Islamic Legal Maxims and TVM

Underlying Shari‘ah’s stance on TVM are legal maxims that emphasize the auxiliary nature of time in financial transactions. One such maxim states:
"The auxiliary follows the primary in its ruling."

This means that time cannot be priced independently but can be factored into a transaction when tied to a primary asset or service. For example, a deferred payment period can justify a price increase, but this increment is seen as part of the asset’s overall value, not as a standalone compensation for time.


A Glimpse into Ethical Discounting


One area where TVM intersects with contemporary debates is discounting in project evaluation. Conventional finance often discounts future cash flows based on interest rates, a practice that appears at odds with Islamic principles. However, Islamic finance has developed alternative approaches.

By linking discounting to tangible assets or investment outcomes, Shari‘ah scholars argue that future values can be adjusted ethically. This aligns with Islam’s recognition of deferred benefits while avoiding the pitfalls of riba.

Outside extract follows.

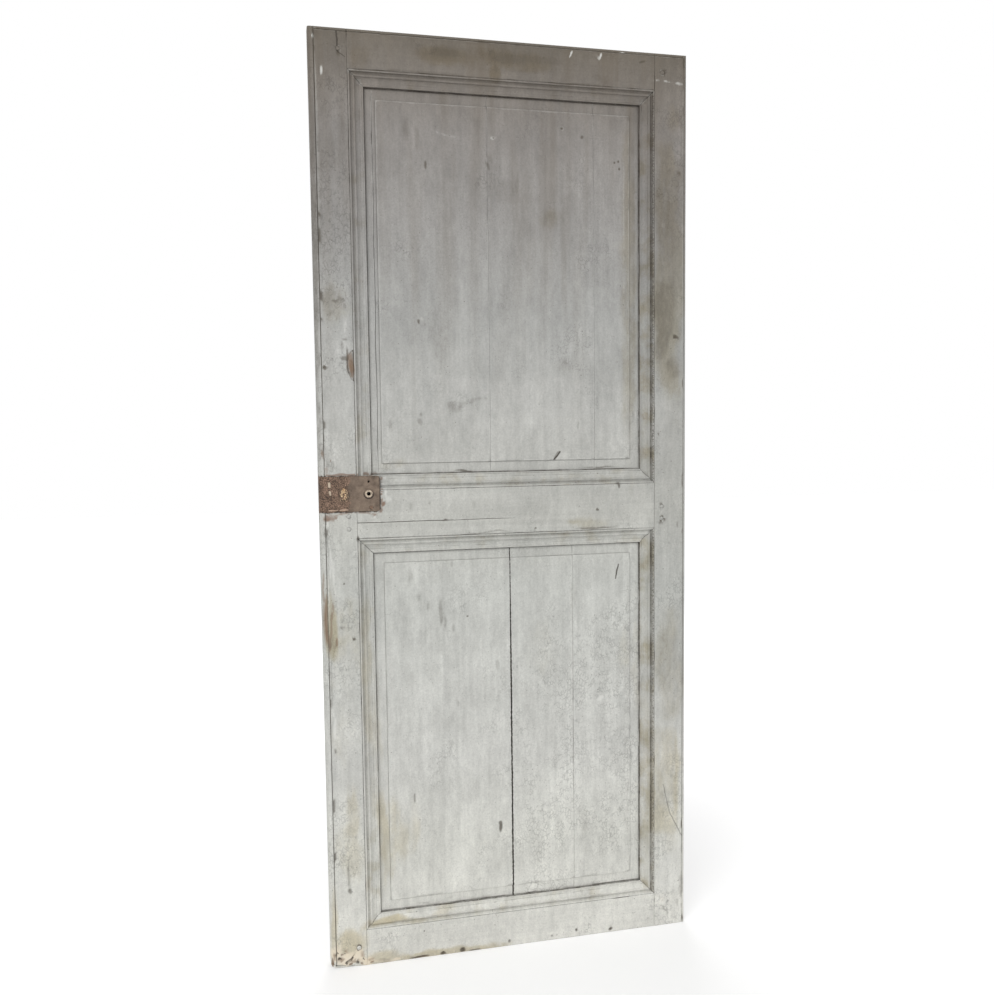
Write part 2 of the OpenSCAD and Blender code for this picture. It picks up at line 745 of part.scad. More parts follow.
module latch_bolt() {
    flat = bolt_d[0] + latch_nose[1];
    color("darkgray") difference() {
        union() {
            lock_block(head_x, head_x + head_l, bolt_d[0], bolt_d[1], latch_head[0], latch_head[1]);
            lock_block(head_x + head_l - cut, fork_x + fork_out, tail_d[0], tail_d[1],
                latch_tail[0], latch_tail[1]);
            lock_block(fork_x - fork_out, fork_x + fork_out, tail_d[0], tail_d[1],
                latch_tail[0], fork_top);
        }
        lock_block(fork_x - fork_in, fork_x + fork_in, tail_d[0] - cut, tail_d[1] + cut,
            latch_tail[1], fork_top + cut);
        pillar_slot(latch_pillar, latch_throw);
        // slope of the nose, on the side that meets the keep
        translate([0, 0, lock_at(latch_head[0] - cut)])
            linear_extrude(latch_head[1] - latch_head[0] + 2 * cut)
            translate([edge_x(head_x), front]) polygon([[-cut, flat], [0, flat],
                [latch_nose[0], bolt_d[1]], [latch_nose[0], bolt_d[1] + cut],
                [-cut, bolt_d[1] + cut]]);
    }
}

// thrown by the key's bit, which turns in the notch under its tail
module dead_bolt() {
    tail_l = dead_pillar[0] + dead_throw + 3 * pillar_r;
    color("gray") difference() {
        union() {
            lock_block(head_x, head_x + head_l, bolt_d[0], bolt_d[1], dead_head[0], dead_head[1]);
            lock_block(head_x + head_l - cut, tail_l, tail_d[0], tail_d[1],
                dead_tail[0], dead_tail[1]);
        }
        pillar_slot(dead_pillar, dead_throw);
        lock_block(key_x - key_notch[0], key_x + key_notch[0], tail_d[0] - cut, tail_d[1] + cut,
            dead_tail[0] - cut, dead_tail[0] + key_notch[1]);
    }
}

// a leaf spring from its outline, given from the lock edge and the lock's centre line
module leaf_spring(points) {
    color("dimgray") translate([0, front + tail_d[1] + cut, 0]) rotate([90, 0, 0])
        linear_extrude(tail_d[1] - tail_d[0] + 2 * cut)
        translate([edge_x(0), lock_z]) polygon(points);
}

// leaf that presses on the dead bolt's tail to hold it where it is
module bolt_spring() {
    top = case_half - case_t;
    low = dead_tail[1] + slide_gap;
    root = bolt_spring_root;
    leaf_spring(concat([[root[1], top], [root[1], top - 1], [root[0] + 0.5, top - 1]],
        [for (p = bolt_spring_low) [p[0], low + p[1]]], [[root[0], top]]));
}

// what is left of the latch's leaf spring, snapped off short
module latch_spring() {
    leaf_spring([for (p = latch_spring_stub) [p[0], case_t - case_half + p[1]]]);
}

// fixed oval plate round the keyhole
module key_escutcheon() {
    r = escutcheon_r;
    d0 = -plate_t - escutcheon_t;
    color("goldenrod") difference() {
        union() {
            for (b = escutcheon_z) lock_rod(key_x, b, d0, -plate_t, r);
            lock_block(key_x - r, key_x + r, d0, -plate_t, escutcheon_z[0], escutcheon_z[1]);
        }
        key_shape(d0 - cut, -plate_t + cut);
        lock_rod(key_x, drop_pivot_z, d0 - cut, -plate_t + cut, rivet_r + pin_gap);
    }
}

// drop that hangs over the keyhole and swings aside for the key
module key_cover() {
    d1 = -plate_t - escutcheon_t - slide_gap;
    fall = drop_pivot_z - drop_low_z;
    lean = asin((drop_r[1] - drop_r[0]) / fall);
    color("gold") difference() {
        union() {
            lock_rod(key_x, drop_pivot_z, d1 - drop_t, d1, drop_r[0]);
            lock_rod(key_x, drop_low_z, d1 - drop_t, d1, drop_r[1]);
            face_plate(d1 - drop_t, d1) translate([edge_x(key_x), lock_z]) polygon([
                for (s = [-1, 1], i = [0, 1])
                    let (k = s < 0 ? i : 1 - i, c = [drop_pivot_z, drop_low_z][k])
                    [s * drop_r[k] * cos(lean), c + drop_r[k] * sin(lean)]]);
        }
        lock_rod(key_x, drop_pivot_z, d1 - drop_t - cut, d1 + cut, rivet_r + pin_gap);
    }
}

module key_cover_rivet() {
    d1 = -plate_t - escutcheon_t - drop_t - 2 * slide_gap;
    color("khaki") {
        lock_rod(key_x, drop_pivot_z, d1 - rivet_head[1], d1, rivet_head[0]);
        lock_rod(key_x, drop_pivot_z, d1 - 0.5, 0, rivet_r);
    }
}

lock_stile();
hinge_stile();
top_rail();
lock_rail();
bottom_rail();
upper_board_1();
upper_board_2();
upper_board_3();
lower_board_1();
lower_board_2();
lower_board_3();
upper_mould_bottom();
upper_mould_hinge();
upper_mould_top();
upper_mould_lock();
lower_mould_bottom();
lower_mould_hinge();
lower_mould_top();
lower_mould_lock();
top_rail_pegs();
lock_rail_pegs();
bottom_rail_pegs();
upper_mould_pins();
lower_mould_pins();
lock_plate();
lock_rim();
lock_cover();
lock_pillars();
lock_screws();
follower();
latch_bolt();
dead_bolt();
bolt_spring();
latch_spring();
key_escutcheon();
key_cover();
key_cover_rivet();
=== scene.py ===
import math

import bmesh
import bpy
from mathutils import Euler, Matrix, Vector, noise


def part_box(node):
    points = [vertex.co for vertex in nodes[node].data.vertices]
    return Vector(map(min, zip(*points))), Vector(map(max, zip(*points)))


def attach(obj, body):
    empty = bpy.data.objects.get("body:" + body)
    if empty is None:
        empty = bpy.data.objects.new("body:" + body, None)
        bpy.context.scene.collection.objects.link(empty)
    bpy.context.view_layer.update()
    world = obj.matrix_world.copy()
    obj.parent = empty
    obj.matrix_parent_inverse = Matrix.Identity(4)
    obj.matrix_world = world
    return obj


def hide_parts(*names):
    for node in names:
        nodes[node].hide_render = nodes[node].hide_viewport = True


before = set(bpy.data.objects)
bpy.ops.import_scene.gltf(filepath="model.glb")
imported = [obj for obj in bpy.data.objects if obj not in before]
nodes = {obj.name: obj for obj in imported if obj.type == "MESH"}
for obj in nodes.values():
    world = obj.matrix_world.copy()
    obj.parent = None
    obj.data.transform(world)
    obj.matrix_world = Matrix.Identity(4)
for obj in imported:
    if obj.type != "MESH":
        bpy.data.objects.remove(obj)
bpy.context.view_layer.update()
scene = bpy.context.scene
scene.view_settings.view_transform = "Standard"
print("frame loaded:", len(nodes), "nodes")

markSeed = 5
noise.seed_set(markSeed)  # else the warp of the marks is new in each run

millimetre = 0.001
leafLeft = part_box("lock_stile")[0].x
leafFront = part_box("lock_stile")[0].y
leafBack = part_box("lock_stile")[1].y
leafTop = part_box("lock_stile")[1].z
scratchDepth = (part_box("upper_board_2")[0].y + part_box("upper_board_2")[1].y) / 2


def linear(red, green, blue):
    # screen colour 0 to 255 into the renderer's linear values
    parts = []
    for value in (red, green, blue):
        value = value / 255.0
        parts.append(value / 12.92 if value <= 0.04045 else ((value + 0.055) / 1.055) ** 2.4)
    return (*parts, 1.0)


def fill(tree, made, values):
    # sets the inputs of a node, as numbers or links
    for key, value in values.items():
        if isinstance(value, bpy.types.NodeSocket):
            tree.links.new(value, made.inputs[key])
        else:
            made.inputs[key].default_value = value
    return made


def put(tree, kind, values=None, **settings):
    # adds a node, sets its options, then its inputs
    made = tree.nodes.new("ShaderNode" + kind)
    for key, value in settings.items():
        setattr(made, key, value)
    return fill(tree, made, values or {})


def calc(tree, operation, first, second=0.0, third=0.0, clamp=False):
    return put(tree, "Math", {0: first, 1: second, 2: third}, operation=operation,
               use_clamp=clamp).outputs[0]


def times(tree, first, second, **settings):
    return calc(tree, "MULTIPLY", first, second, **settings)


def less(tree, first, second, **settings):
    return calc(tree, "SUBTRACT", first, second, **settings)


def larger(tree, first, second):
    return calc(tree, "MAXIMUM", first, second)


def scaled(tree, value, factor, start, **settings):
    return calc(tree, "MULTIPLY_ADD", value, factor, start, **settings)


def apart(tree, first, second):
    return calc(tree, "ABSOLUTE", less(tree, first, second))


def axisOf(tree, place, axis):
    return put(tree, "SeparateXYZ", {0: place}).outputs[axis]


def vectors(tree, operation, first, second):
    return put(tree, "VectorMath", {0: first, 1: second}, operation=operation).outputs[0]


def measure(tree, operation, *values):
    return put(tree, "VectorMath", dict(enumerate(values)),
               operation=operation).outputs["Value"]


def resized(tree, vector, factor):
    return put(tree, "VectorMath", {0: vector, "Scale": factor}, operation="SCALE").outputs[0]


def noiseNode(tree, place, scale, detail, rough=0.5):
    return put(tree, "TexNoise", {"Vector": place, "Scale": scale, "Detail": detail,
                                  "Roughness": rough}).outputs


def noiseAt(*values):
    return noiseNode(*values)[0]


def noiseVector(*values):
    return noiseNode(*values)[1]


def blendColour(tree, amount, low, high, mode="MIX"):
    return put(tree, "Mix", {0: amount, 6: low, 7: high}, data_type="RGBA",
               blend_type=mode, clamp_factor=True).outputs[2]


def ramp(tree, factor, stops):
    made = put(tree, "ValToRGB", {0: factor})
    colours = made.color_ramp
    for place, colour in stops[1:-1]:
        colours.elements.new(place)
    for element, (place, colour) in zip(colours.elements, stops):
        element.position = place
        element.color = colour
    return made.outputs[0]


def band(tree, value, low, high, first=0.0, last=1.0):
    # first to last, softly, as value goes from low to high
    return put(tree, "MapRange", {0: value, 1: low, 2: high, 3: first, 4: last},
               interpolation_type="SMOOTHSTEP").outputs[0]


def fade(tree, value, low, high):
    return band(tree, value, low, high, 1.0, 0.0)


def newGroup(name, takes, gives):
    # an input holds a number, a vector, or None for a vector that always comes in
    group = bpy.data.node_groups.new(name, "ShaderNodeTree")
    for label, value in takes.items():
        kind = "NodeSocketFloat" if isinstance(value, float) else "NodeSocketVector"
        socket = group.interface.new_socket(label, in_out="INPUT", socket_type=kind)
        if value is not None:
            socket.default_value = value
    for label in gives:
        kind = "NodeSocketColor" if label == "Color" else "NodeSocketFloat"
        group.interface.new_socket(label, in_out="OUTPUT", socket_type=kind)
    return group, group.nodes.new("NodeGroupInput").outputs, group.nodes.new("NodeGroupOutput")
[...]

Conclusion: A Concept of Harmony and Balance

The concept of the Time Value of Money, as seen through the lens of Shari‘ah, is a testament to Islam’s dynamic and balanced approach to finance. It acknowledges the economic realities of time while upholding principles of justice, fairness, and ethical integrity. Through instruments like deferred sales and leasing, Islamic finance demonstrates that TVM can be applied in ways that benefit individuals and society without compromising religious values.

By navigating the delicate balance between time’s value and the prohibition of riba, Islamic finance not only preserves its ethical identity but also offers a compelling alternative to conventional systems. As Mohamed Fairooz Abdul Khir’s research highlights, the Islamic application of TVM is not just a financial mechanism—it is a moral framework that aligns temporal transactions with eternal values.

Imagine the possibilities if global finance embraced such harmony, ensuring that every transaction was a step toward fairness and sustainability. Perhaps, the time for such a shift is now.